The risk nowadays is to consider technology a positive thing regardless, often without first experimenting, without evaluating, without stopping to think about what the negative aspects might be. And this does not only concern parents who choose to buy a Hi-Tech gift for their children, but our entire society. Recently, for example, the Minister of Education Valeria Fedeli introduced the use of mobile devices in schools as teaching tools (for example, tablets instead of books). The novelty certainly has the merit of getting children immediately in touch with the modern tools with which they will manage their future, but at the same time some pedagogy experts argue that the choice was made without first presenting research to support it.
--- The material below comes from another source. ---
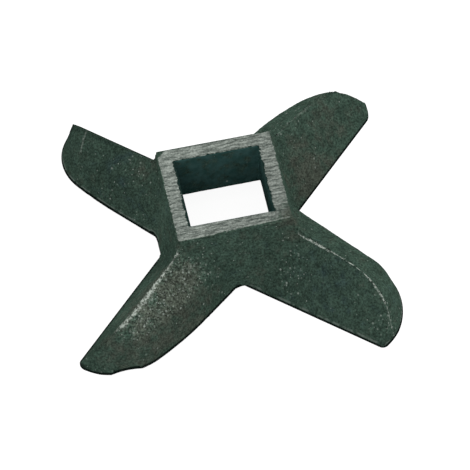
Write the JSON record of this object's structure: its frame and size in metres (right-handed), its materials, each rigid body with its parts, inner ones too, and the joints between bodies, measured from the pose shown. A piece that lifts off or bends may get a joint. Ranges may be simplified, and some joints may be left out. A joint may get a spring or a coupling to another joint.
{
  "type": "meat grinder blade",
  "caption": "Cast iron cross knife of a meat grinder: a square hub with a square drive hole and ridged blades with rounded ends, cutting flat against the plate.",
  "frame": {"origin": "on the axis of the square drive hole, at the plane of the cutting edges", "axes": "+Z along the drive hole, out of the hub's ground top face; +X and +Y square to the hub's sides, with the blades on its diagonals"},
  "size_m": [0.0772, 0.0778, 0.0181],
  "materials": {
    "cast_iron": "rough as cast, dark grey-green; the hub's top face is ground bright"
  },
  "bodies": {
    "root": {"cross_knife": "cast_iron"}
  },
  "joints": []
}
On the contrary, according to the very few studies available today on this very recent field, they argue for example that using keyboards for typing generally produces a reduction of brain connections, with the child effectively “desensorializing” and having, for example, more difficulty in effectively using a pen to write.

While we wait for new studies and research to help us better understand how to manage and use the incredible potential of technology, it is indeed best to proceed with caution, especially with children.